Unlike the import-substitution industrialisation policy advanced by institutions such as the UN Economic Commission for Latin America, NCD theory had a much firmer understanding of the need to democratise society rather than to merely turn around the terms of trade. IF DDR’s ‘Friendship’ series features a powerful recounting of the practical application of NCD theory in Mali during the 1960s in an article written by Matthew Read. IF DDR and Tricontinental: Institute for Social Research will be working on a comprehensive study of NCD theory.
Prior to colonialism, African and Arab scholars in West Africa had already begun to work out the elements of a development theory.

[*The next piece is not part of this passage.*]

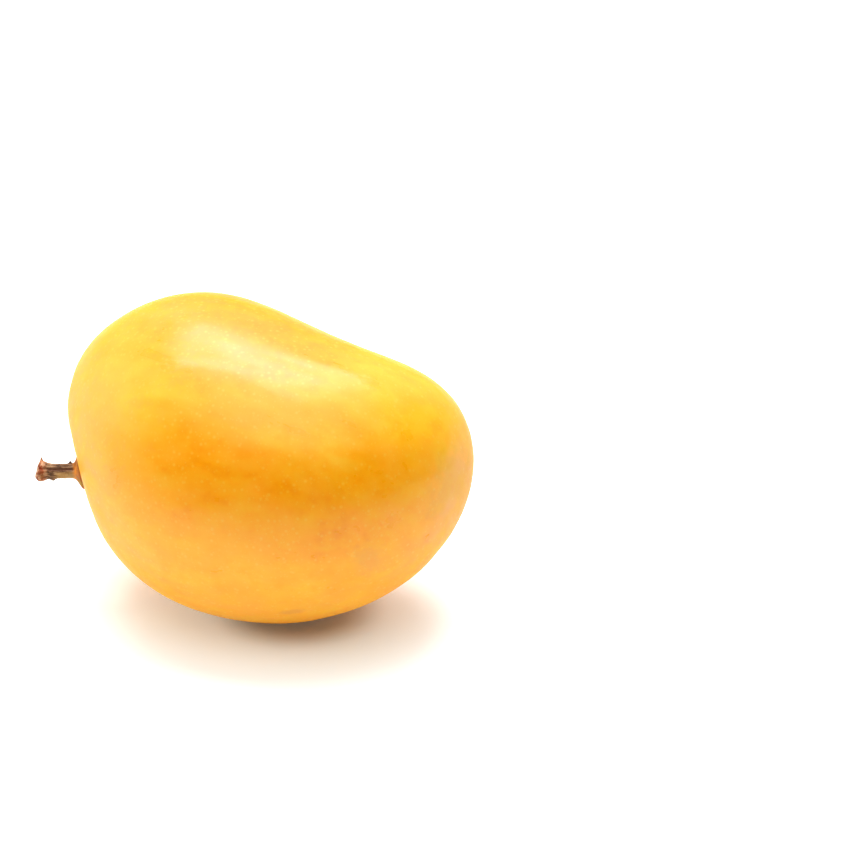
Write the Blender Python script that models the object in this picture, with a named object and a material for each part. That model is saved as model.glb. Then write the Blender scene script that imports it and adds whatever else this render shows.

For example, ʿUthman ibn Muhammad ibn ʿUthman ibn Fodyo (1754–1817), the Fulani sheikh who founded the Sokoto Caliphate (1804–1903), wrote Usul al-‘Adl li-Wullat al-Umur wa-Ahl al-Fadl wa-al-Salatin (‘The Administration of Justice for Governors, Princes, and the Meritorious Rulers’) to guide himself and his followers on a path to lift up his people. The text is interesting for the principles it outlines, but – given the level of social production at the time – the caliphate relied on a system of low technical productivity and enslaved labour. Before the people of West Africa could wrest power from the caliphate and drive their own society forward, the last caliph was killed by the British, who – along with the Germans and French – seized the land and subordinated its history to that of Europe. Five decades later, Modibo Keïta, a communist militant, led Mali’s independence movement, seeking to reverse the subordination of African lands through the NCD project. Keïta did not explicitly draw a direct line back to ibn Fodyo – whose influence could be seen across West Africa – but we might imagine the hidden itineraries, the remarkable continuities between those old ideas (despite their saturation in the wretched social hierarchies of their time) and the new ideas that were put forward by Third World intellectuals.